Tasse sugli extraprofitti banche: a quanto ammontano? Gli utili delle banche italiane hanno registrato una crescita davvero impressionante.

Negli ultimi anni, le banche italiane hanno riportato utili straordinari, grazie soprattutto all’aumento dei tassi di interesse e al contesto economico favorevole. Questo ha portato il governo italiano a introdurre una tassa straordinaria sugli extraprofitti, che mira a raccogliere risorse da destinare a interventi economici in favore delle famiglie e delle imprese, messe a dura prova dall’inflazione e dall’aumento del costo del denaro.

Tasse extraprofitti, gli utili delle banche italiane: una crescita impressionante

I principali istituti di credito italiani hanno registrato utili notevoli nel 2023. Durante i primi sei mesi dell’anno, le banche italiane hanno generato profitti superiori ai 20 miliardi di euro, trainati dall’aumento dei tassi di interesse, che ha ampliato il divario tra i tassi applicati sui prestiti e quelli pagati sui depositi.

Tra i principali protagonisti del settore, Intesa Sanpaolo ha riportato utili netti per circa 4,2 miliardi di euro, mentre UniCredit ha raggiunto i 4,4 miliardi.
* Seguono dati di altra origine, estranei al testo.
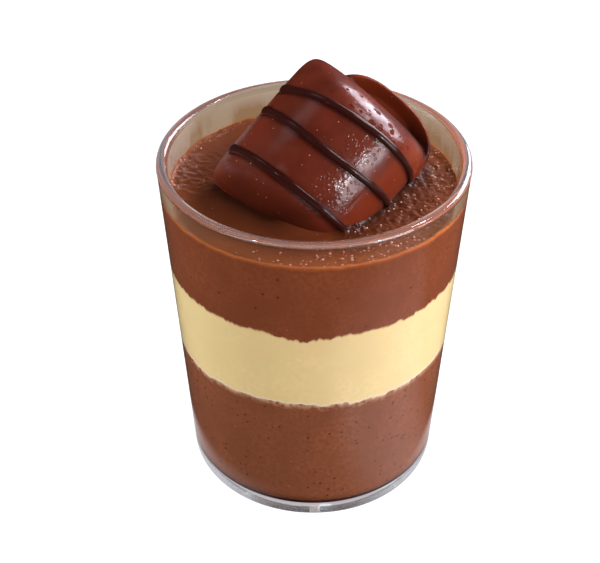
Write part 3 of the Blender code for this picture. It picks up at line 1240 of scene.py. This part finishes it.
def ridge_rings(path, width, height, seed, sides=20):
    """Rings of a rounded ridge that hugs its path, fuller at its ends."""
    rings = []
    last = len(path) - 1
    run = [0.0]
    for (spot, _), (after, _) in zip(path, path[1:]):
        run.append(run[-1] + (after - spot).length)
    for index, (spot, normal) in enumerate(path):
        ahead = path[min(last, index + 1)][0] - path[max(0, index - 1)][0]
        side = ahead.cross(normal).normalized()
        place = run[index] / MM
        left = run[index] / (1.1 * MM)
        right = (run[-1] - run[index]) / (0.8 * MM)
        close = math.sqrt(max(0.0, 1.0 - (1.0 - min(1.0, left, right)) ** 2))
        start_swell = 0.55 * math.exp(-((run[index] - 1.3 * MM) / (1.7 * MM)) ** 2)
        uneven = 1.0 + 0.12 * noise.noise(Vector((place * 0.35, seed, 0.0))) + start_swell
        half = width / 2 * uneven * max(0.06, close)
        top = height * uneven * max(0.06, close)
        ring = []
        for step in range(sides):
            angle = math.tau * step / sides
            up = math.sin(angle)
            lift = top * up if up > 0 else 0.35 * height * up
            ring.append(spot + side * half * math.cos(angle) + normal * lift)
        rings.append(ring)
    rings.insert(0, [path[0][0]])
    rings.append([path[-1][0]])
    return rings


class MOUSSE_OT_drizzle(bpy.types.Operator):
    """Makes the three dark drizzle lines over the bar"""

    bl_idname = "mousse.drizzle"
    bl_label = "Drizzle"

    def execute(self, context):
        settings = context.scene.mousse_drizzle
        bar = context.scene.mousse_bar
        lowest = context.scene.mousse_filling.level
        material = drizzle_material(settings)
        for number, line in enumerate(DRIZZLES, 1):
            path = drizzle_path(bar, line, lowest)
            rings = ridge_rings(path, settings.width, settings.height, number * 3.1)
            mesh = ring_mesh(f"drizzle_line_{number}", rings)
            add_piece(mesh.name, mesh, [material], f"drizzle_{number}")
        return {"FINISHED"}


# ---------------------------------------------------------------- stage


def floor_material(stage):
    """A pale floor with faint shadows. Gloss meets it dark; glass meets a glowing table instead,
    painted light of a bright room behind and on the right, with painted glints beside the foot.
    """
    made = new_material("pale_floor", tuple(stage.floor_colour), 0.9)
    nodes = Nodes(made)
    path = nodes.add("ShaderNodeLightPath")
    spot = nodes.add("ShaderNodeSeparateXYZ", (("Vector", nodes.place),)).outputs
    aside = nodes.math("ABSOLUTE", spot["X"], 0.0)
    radius = nodes.add("ShaderNodeVectorMath", ((0, nodes.place),), operation="LENGTH")
    radius = radius.outputs["Value"]
    near_side = nodes.math(
        "MULTIPLY", nodes.ramp(aside, 0.004, 0.018), nodes.ramp(radius, 0.0305, 0.0265)
    )
    right = nodes.math(
        "MULTIPLY", nodes.ramp(spot["Y"], -0.090, -0.036), nodes.ramp(spot["Y"], 0.004, -0.022)
    )
    right = nodes.math("MULTIPLY", right, nodes.ramp(spot["X"], 0.006, 0.022))
    right = nodes.math("MULTIPLY", right, nodes.ramp(spot["X"], 0.100, 0.040, 0.3, 1.0))
    right = nodes.math("MULTIPLY", right, stage.mirrored_right)
    back = nodes.ramp(spot["Y"], 0.085, 0.130, 0.0, stage.mirrored_back)
    level = nodes.math("MAXIMUM", nodes.math("MAXIMUM", right, back), 0.03)
    level = nodes.math("MAXIMUM", level, nodes.math("MULTIPLY", near_side, 0.6))
    level = nodes.math("MULTIPLY", level, path.outputs["Is Singular Ray"])
    mirrored = nodes.add("ShaderNodeEmission", (("Strength", level),))
    nodes.feed(mirrored.inputs["Color"], (*FLOOR_MIRRORED, 1.0))
    bounced = nodes.add("ShaderNodeBsdfDiffuse")
    nodes.feed(bounced.inputs["Color"], (*stage.refracted_colour, 1.0))
    refracted = nodes.add("ShaderNodeEmission")
    distant = nodes.ramp(radius, 0.125, 0.20)
    seen = nodes.mix(distant, tuple(stage.refracted_colour), FLOOR_FAR_OFF)
    foot_side = nodes.math(
        "MULTIPLY", nodes.ramp(radius, 0.075, 0.055), nodes.ramp(spot["Y"], 0.0, -0.015)
    )
    seen = nodes.mix(foot_side, seen, FLOOR_BESIDE_FOOT)
    seen = nodes.mix(near_side, seen, FLOOR_UNDER_FOOT)
    shiny = nodes.math("MAXIMUM", near_side, foot_side)
    # Painted glints: white spots that the glass would gather beside its foot.
    glints = nodes.math("MULTIPLY", shiny, nodes.ramp(nodes.speckle(110.0, 2.0), 0.54, 0.60))
    nodes.feed(refracted.inputs["Color"], nodes.mix(glints, seen, (1.0, 1.0, 1.0)))
    glow = nodes.add("ShaderNodeEmission", (("Strength", stage.floor_glow),))
    pale = nodes.add("ShaderNodeAddShader", ((0, nodes.shader.outputs[0]), (1, glow.outputs[0])))
    shown = mirrored
    rays = (("Is Diffuse Ray", bounced), ("Is Transmission Ray", refracted))
    for ray, surface in rays + (("Is Camera Ray", pale),):
        links = ((0, path.outputs[ray]), (1, shown.outputs[0]), (2, surface.outputs[0]))
        shown = nodes.add("ShaderNodeMixShader", links)
    nodes.feed(nodes.tree.nodes["Material Output"].inputs["Surface"], shown.outputs[0])
    return made


def add_floor(material):
    """A wide pale floor under the glass."""
    mesh = bpy.data.meshes.new("floor")
    reach = 1.5
    corners = ((-1, -1), (1, -1), (1, 1), (-1, 1))
    points = [(reach * x, reach * y, 0.0) for x, y in corners]
    mesh.from_pydata(points, [], [(0, 1, 2, 3)])
    mesh.materials.append(material)
    floor = bpy.data.objects.new("floor", mesh)
    bpy.context.scene.collection.objects.link(floor)


def studio_world(stage):
    """Dim light from all round; the glass mirrors and bends a brighter, paler room."""
    world = bpy.data.worlds.new("studio")
    world.use_nodes = True
    tree = world.node_tree
    sky = tree.nodes["Background"]
    sky.inputs["Color"].default_value = (0.96, 0.95, 1.0, 1.0)
    path = tree.nodes.new("ShaderNodeLightPath")
    way = tree.nodes.new("ShaderNodeTexCoord")
    upward = tree.nodes.new("ShaderNodeSeparateXYZ")
    tree.links.new(way.outputs["Generated"], upward.inputs["Vector"])

    def between(source, low, high, to_low, to_high):
        node = tree.nodes.new("ShaderNodeMapRange")
        tree.links.new(source, node.inputs["Value"])
        values = (("From Min", low), ("From Max", high), ("To Min", to_low), ("To Max", to_high))
        for name, value in values:
            if isinstance(value, bpy.types.NodeSocket):
                tree.links.new(value, node.inputs[name])
            else:
                node.inputs[name].default_value = value
        return node.outputs["Result"]

    mirrored = between(upward.outputs["Z"], 0.0, 0.3, 0.8, stage.sky_in_glass)
    direct = between(path.outputs["Glossy Depth"], 0.0, 1.0, stage.sky_through_glass, stage.sky)
    level = between(path.outputs["Is Glossy Ray"], 0.0, 1.0, stage.sky, stage.sky_in_gloss)
    level = between(path.outputs["Is Singular Ray"], 0.0, 1.0, level, mirrored)
    level = between(path.outputs["Is Transmission Ray"], 0.0, 1.0, level, direct)
    tree.links.new(level, sky.inputs["Strength"])
    return world


# Each lamp's name, direction, width and height in metres at half a metre, its share of the
# key light's power, its colour, and whether gloss and glass mirror it
LAMPS = (
    ("key", (0.69, 0.60, 0.38), (0.38, 0.26), 1.20, (0.91, 0.89, 1.0), True),
    ("upper", (0.64, 0.12, 0.76), (0.09, 0.09), 0.18, (0.96, 0.95, 1.0), True),
    ("side", (0.72, -0.60, 0.36), (0.40, 0.36), 0.14, (1.0, 1.0, 1.0), False),
    ("sheen", (0.78, -0.60, 0.16), (0.26, 0.34), 0.60, (0.95, 0.93, 1.0), True),
    ("glint", (0.62, -0.68, 0.34), (0.035, 0.035), 0.08, (1.0, 1.0, 1.0), True),
    ("edge", (0.96, -0.22, 0.22), (0.10, 0.16), 0.06, (0.92, 0.90, 1.0), True),
    ("left", (-0.86, 0.10, 0.48), (0.40, 0.40), 0.26, (0.96, 0.95, 1.0), False),
    ("crown", (-0.47, 0.13, 0.87), (0.20, 0.20), 0.065, (0.90, 0.88, 1.0), True),
    ("front", (-0.57, -0.63, 0.53), (0.03, 0.03), 0.03, (1.0, 1.0, 1.0), True),
    ("left fill", (-0.99, 0.0, 0.10), (0.40, 0.30), 0.70, (1.0, 1.0, 1.0), False),
)


def add_lamp(name, direction, size, power, colour, glossy):
    """A soft lamp in a direction from the middle of the object, facing it."""
    lamp = bpy.data.lights.new(name, "AREA")
    lamp.shape = "RECTANGLE"
    lamp.size, lamp.size_y = size
    lamp.energy = power
    lamp.color = colour
    holder = bpy.data.objects.new(name, lamp)
    way = Vector(direction).normalized()
    holder.location = Vector((0.0, 0.0, 0.05)) + way * 0.5
    holder.rotation_mode = "QUATERNION"
    holder.rotation_quaternion = way.to_track_quat("Z", "Y")
    holder.visible_glossy = glossy
    bpy.context.scene.collection.objects.link(holder)


class MOUSSE_OT_stage(bpy.types.Operator):
    """Sets the pale floor, the soft lights and the camera"""

    bl_idname = "mousse.stage"
    bl_label = "Stage"

    def execute(self, context):
        stage = context.scene.mousse_stage
        add_floor(floor_material(stage))
        for name, direction, size, share, colour, glossy in LAMPS:
            add_lamp(name, direction, size, stage.key * share, colour, glossy)
        context.scene.world = studio_world(stage)
        context.scene.view_settings.view_transform = "Standard"
        self.add_camera(context, stage)
        return {"FINISHED"}

    @staticmethod
    def add_camera(context, stage):
        """The camera, level from side to side and looking down at the glass."""
        camera = bpy.data.cameras.new("camera")
        camera.lens = stage.lens
        camera.sensor_width = 36.0
        camera.clip_start = 0.01
        holder = bpy.data.objects.new("camera", camera)
        target = Vector((-2.5 * MM, 0.0, 38.48 * MM))
        back = Vector((0.0, -math.cos(stage.elevation), math.sin(stage.elevation)))
        holder.location = target + back * stage.distance
        holder.rotation_euler = (math.pi / 2 - stage.elevation, 0.0, 0.0)
        context.scene.collection.objects.link(holder)
        context.scene.camera = holder


# ---------------------------------------------------------------- panel


class MOUSSE_PT_panel(bpy.types.Panel):
    """Lists the steps and their settings in the sidebar"""

    bl_idname = "MOUSSE_PT_panel"
    bl_label = "Layered mousse"
    bl_space_type = "VIEW_3D"
    bl_region_type = "UI"
    bl_category = "Mousse"

    def draw(self, context):
        for title, group, steps in SECTIONS:
            box = self.layout.box()
            box.label(text=title)
            for step in steps:
                box.operator(step.bl_idname)
            settings = getattr(context.scene, group)
            for name in settings.__annotations__:
                box.prop(settings, name)


FILLING_STEPS = (MOUSSE_OT_bottom_layer, MOUSSE_OT_cream, MOUSSE_OT_top_layer)
SECTIONS = (
    ("Glass", "mousse_glass", (MOUSSE_OT_glass,)),
    ("Filling", "mousse_filling", FILLING_STEPS),
    ("Bar", "mousse_bar", (MOUSSE_OT_bar,)),
    ("Drizzle", "mousse_drizzle", (MOUSSE_OT_drizzle,)),
    ("Stage", "mousse_stage", (MOUSSE_OT_stage,)),
)
GROUPS = {
    "mousse_glass": GlassSettings,
    "mousse_filling": FillingSettings,
    "mousse_bar": BarSettings,
    "mousse_drizzle": DrizzleSettings,
    "mousse_stage": StageSettings,
}
OPERATORS = (
    MOUSSE_OT_glass,
    MOUSSE_OT_bar,
    MOUSSE_OT_drizzle,
    MOUSSE_OT_bottom_layer,
    MOUSSE_OT_cream,
    MOUSSE_OT_top_layer,
    MOUSSE_OT_stage,
)


def register():
    """Registers the settings, operators and panel."""
    for group in GROUPS.values():
        bpy.utils.register_class(group)
    for name, group in GROUPS.items():
        setattr(bpy.types.Scene, name, PointerProperty(type=group))
    for operator in OPERATORS:
        bpy.utils.register_class(operator)
    bpy.utils.register_class(MOUSSE_PT_panel)


def unregister():
    """Takes them out again."""
    bpy.utils.unregister_class(MOUSSE_PT_panel)
    for operator in reversed(OPERATORS):
        bpy.utils.unregister_class(operator)
    for name in GROUPS:
        delattr(bpy.types.Scene, name)
    for group in reversed(GROUPS.values()):
        bpy.utils.unregister_class(group)


def main():
    """Makes every piece and the stage."""
    register()
    bpy.ops.mousse.glass()
    bpy.ops.mousse.bar()
    bpy.ops.mousse.drizzle()
    bpy.ops.mousse.bottom_layer()
    bpy.ops.mousse.cream()
    bpy.ops.mousse.top_layer()
    bpy.ops.mousse.stage()


if __name__ == "__main__":
    main()
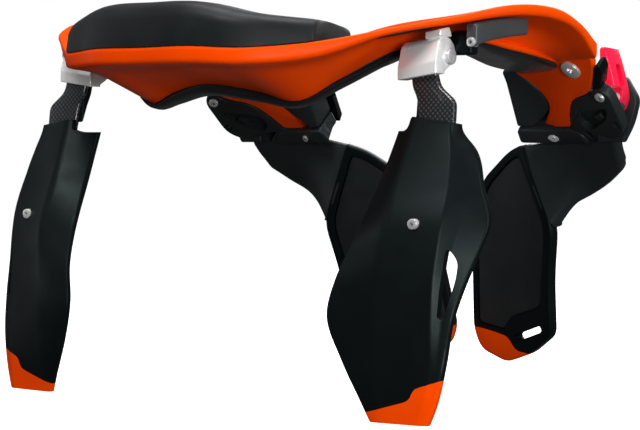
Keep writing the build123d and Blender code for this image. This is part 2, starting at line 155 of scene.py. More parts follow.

Anche altre banche, come Banco BPM e BPER Banca, hanno riportato risultati al di sopra delle aspettative, beneficiando del contesto macroeconomico favorevole.

Banche, l’introduzione della tassa sugli extraprofitti

La crescita significativa degli utili bancari ha sollevato dibattiti sulla necessità di una maggiore redistribuzione della ricchezza. In questo contesto, il governo ha introdotto una tassa sugli extraprofitti, ispirata a simili iniziative adottate in altri Paesi europei, come la Spagna. La misura si applica agli utili eccedenti rispetto alla media degli anni precedenti e prevede una tassazione che può arrivare fino al 40%.

Le stime indicano che la tassa potrebbe generare entrate per il bilancio dello Stato pari a circa 2,5-3 miliardi di euro. Queste risorse saranno utilizzate per ridurre il costo del credito e sostenere le famiglie e le imprese colpite dall’inflazione. Il governo ha presentato la tassa come una misura straordinaria, da applicare una sola volta, ma non si esclude la possibilità che possa essere prorogata se le condizioni economiche dovessero richiederlo.

La reazione delle banche e dei mercati

L’introduzione della tassa sugli extraprofitti ha suscitato preoccupazioni tra le banche italiane, che temono un impatto negativo sui loro bilanci e sulla loro capacità di erogare prestiti a tassi competitivi. Alcuni esponenti del settore bancario hanno anche avvertito che la tassa potrebbe ridurre l’attrattività del sistema bancario italiano per gli investitori internazionali, rallentando la crescita del settore.

Tuttavia, la misura ha ottenuto un consenso significativo tra i partiti di governo e alcuni gruppi della società civile, che la vedono come un passo necessario per garantire una redistribuzione più equa della ricchezza, soprattutto in un momento in cui molte famiglie e imprese stanno affrontando gravi difficoltà economiche.

I mercati finanziari hanno reagito con volatilità all’annuncio della tassa, con alcune banche che hanno registrato un calo delle azioni subito dopo la notizia. Nonostante ciò, molti analisti ritengono che l’impatto complessivo sarà limitato e che le banche italiane saranno in grado di gestire questa tassazione straordinaria senza compromettere la loro stabilità finanziaria.

Banche: l’esperienza europea e il futuro della tassa

L’Italia non è l’unico Paese ad aver introdotto una tassa sugli extraprofitti bancari. In Spagna, una misura simile è stata adottata nel 2022 e ha già prodotto risultati importanti. Nel 2023, gli incassi derivanti dalla tassa sugli extraprofitti bancari in Spagna sono stati stimati a oltre 1,7 miliardi di euro, in aumento rispetto agli 1,3 miliardi dell’anno precedente.

Anche il governo italiano guarda con interesse all’esperienza spagnola per valutare l’impatto della tassa sul lungo periodo. Se inizialmente è stata concepita come una misura una tantum, alcuni analisti non escludono che potrebbe essere prorogata o trasformata in una tassa permanente, soprattutto se l’economia italiana dovesse continuare a mostrare segni di debolezza.